We consider the combined score for bootstrapping rather than the individual columns which will give a more whole image of how accurate our metric of improvement index is
We have also improved the visualization previously adding the magnitude of the change in the life expectancy and taking the absolute change in life expectancy as bubbles
countries_of_interest <- data.frame(
country = c("Zimbabwe", "Rwanda", "Liberia", "Democratic Republic of Congo", "Central African Republic")
)
bootstrap_input_data <- gapminder |>
filter(country %in% countries_of_interest$country) |>
mutate(combined_score = 0.5 * gdpPercap + 0.5 * lifeExp) |>
arrange(combined_score)
n_iterations <- 100
bootstrap_results <- replicate(n_iterations, {
resampled_data <- bootstrap_input_data[sample(nrow(bootstrap_input_data), replace = TRUE), ]
mean_combined_score <- mean(resampled_data$combined_score, na.rm = FALSE)
return(mean_combined_score)
})
ci_lower <- quantile(bootstrap_results, 0.025, na.rm = TRUE)
ci_upper <- quantile(bootstrap_results, 0.975, na.rm = TRUE)
bootstrap_df <- data.frame(bootstrap_results)

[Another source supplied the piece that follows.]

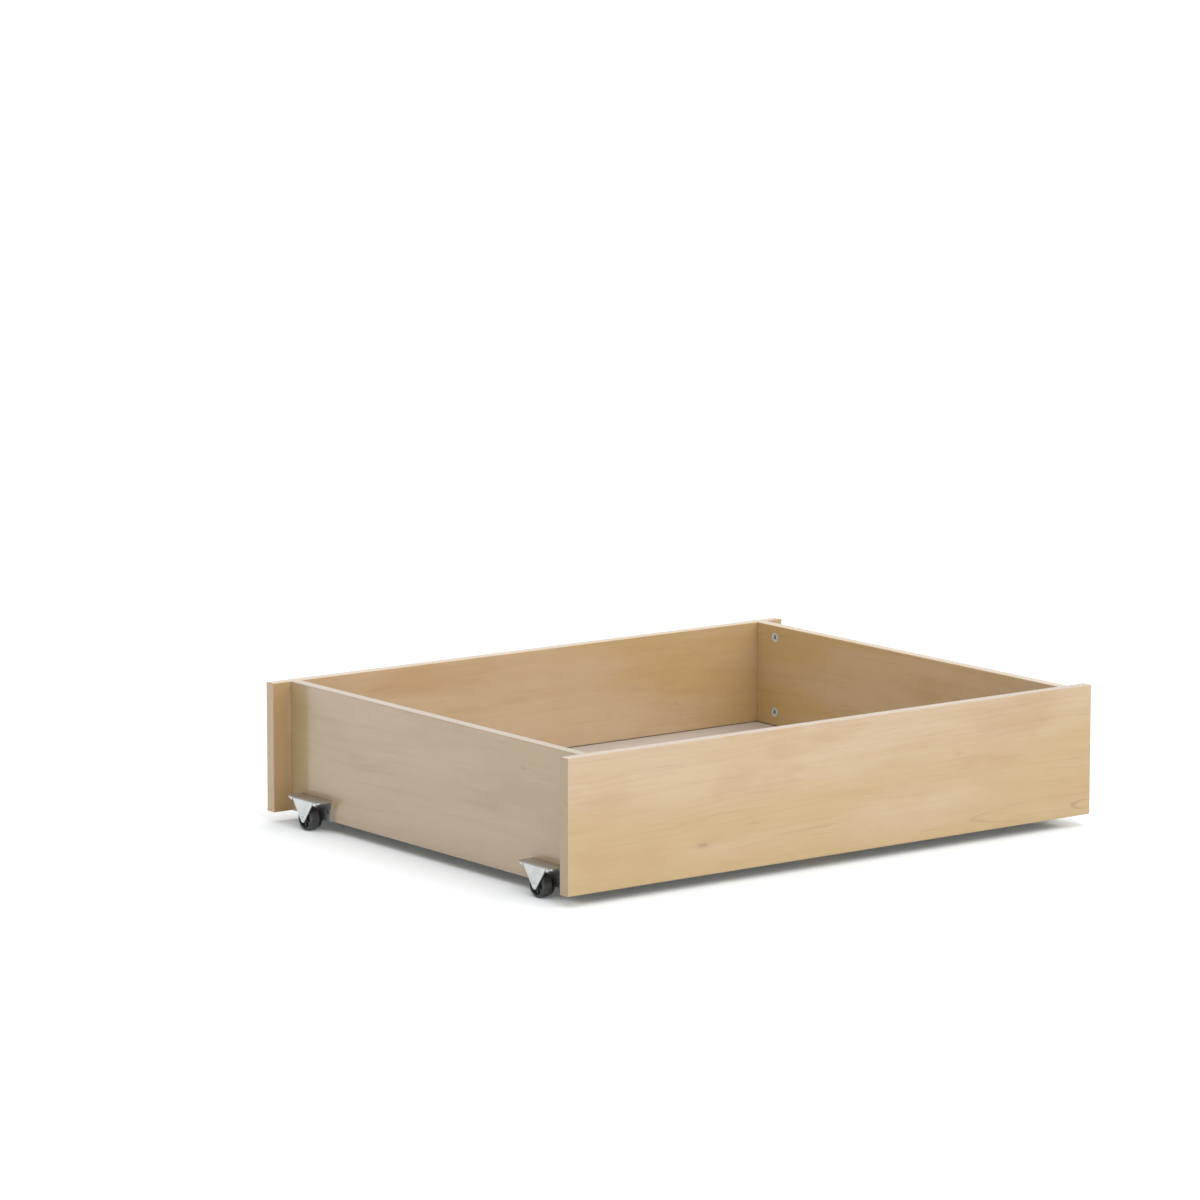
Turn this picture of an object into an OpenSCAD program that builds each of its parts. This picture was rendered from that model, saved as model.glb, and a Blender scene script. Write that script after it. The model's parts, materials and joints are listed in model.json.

ggplot(bootstrap_df, aes(x = bootstrap_results)) +
geom_histogram(bins = 30, fill = "skyblue", color = "black") +
geom_vline(aes(xintercept = ci_lower), color = "red", linetype = "dashed") +
geom_vline(aes(xintercept = ci_upper), color = "red", linetype = "dashed") +
labs(
title = "Bootstrap Distribution of Combined Scores for Recommended Countries",
x = "Combined Score",
y = "Frequency"
) +
theme_minimal()
The confidence interval is more spread out so there is a slight amount of uncertainty and additional data might be required to reliably use this data.